With just five million people, Norway bought 46,143 new battery electric cars in 2018, making it the biggest market in Europe ahead of Germany with 36,216 and France on 31,095, according to the European Automobile Manufacturers’ Association.
EU rules in effect from 2020-21 will force new cars sold in Europe, including Norway, to average no more than 95 grammes of carbon dioxide per kilometer, with carmakers facing hundreds of millions of euros in potential fines for non-compliance.
Other nations tend to hand out subsidies to make e-cars cheaper but lag in infrastructure, such as charging points. Norway wants all new cars to be zero emissions by 2025. Among other nations, Britain and France have similar goals for 2040.
Electric cars depreciate less quickly in Norway than elsewhere, partly due to the ongoing benefits, which include low-cost ferry trips and use of bus lanes to avoid congestion.

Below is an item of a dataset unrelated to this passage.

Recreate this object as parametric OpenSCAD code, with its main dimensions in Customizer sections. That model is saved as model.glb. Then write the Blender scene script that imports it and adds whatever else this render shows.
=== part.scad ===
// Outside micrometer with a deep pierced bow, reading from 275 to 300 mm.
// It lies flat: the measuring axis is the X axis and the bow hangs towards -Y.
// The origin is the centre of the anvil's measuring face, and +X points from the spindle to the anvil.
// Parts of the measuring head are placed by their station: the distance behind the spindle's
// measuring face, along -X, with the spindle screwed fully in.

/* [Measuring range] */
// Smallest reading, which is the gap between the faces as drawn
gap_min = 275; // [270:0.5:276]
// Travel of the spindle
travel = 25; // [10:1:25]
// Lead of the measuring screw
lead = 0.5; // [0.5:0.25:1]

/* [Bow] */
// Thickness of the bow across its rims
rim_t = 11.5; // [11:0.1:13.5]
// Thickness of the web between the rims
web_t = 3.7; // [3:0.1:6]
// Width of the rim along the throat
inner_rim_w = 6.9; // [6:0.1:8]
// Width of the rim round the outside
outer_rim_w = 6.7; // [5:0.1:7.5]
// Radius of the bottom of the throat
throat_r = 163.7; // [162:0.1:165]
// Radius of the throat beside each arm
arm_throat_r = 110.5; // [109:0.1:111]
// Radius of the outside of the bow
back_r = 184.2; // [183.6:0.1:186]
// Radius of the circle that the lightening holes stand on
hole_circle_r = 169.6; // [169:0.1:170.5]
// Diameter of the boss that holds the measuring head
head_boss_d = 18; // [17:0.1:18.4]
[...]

“Norway has become a magnet for the rest of Europe to ship used battery electric vehicles,” Matthew Harrison, executive vice president Toyota Motor Europe, said at the Geneva motor show this month.
“Frankly there is no used-car demand for battery electric vehicles” elsewhere in Europe, he said.
Among sources of second hand imports, Fridstroem and other economists said they were baffled by those from Britain. Norway imported 2,147 electric cars from Britain in 2017, and 133 in 2018, according to Statistics Norway.
The steering wheel in British cars is on the right, the wrong side for driving in mainland Europe, making them unattractive in Norway.
A spokesperson for the British Department for Transport said the main conditions for plug-in car grants, of up to 3,500 pounds (4,624.55 dollars), were that buyers have an address in Britain and register the vehicle in the country.
The Department did not comment when asked if some dealers might be buying electric cars made in Britain but designed for mainland Europe.
That might be a loophole allowing dealers to pocket the grant and export the car to Norway, although it was not clear why the number of exports had dropped.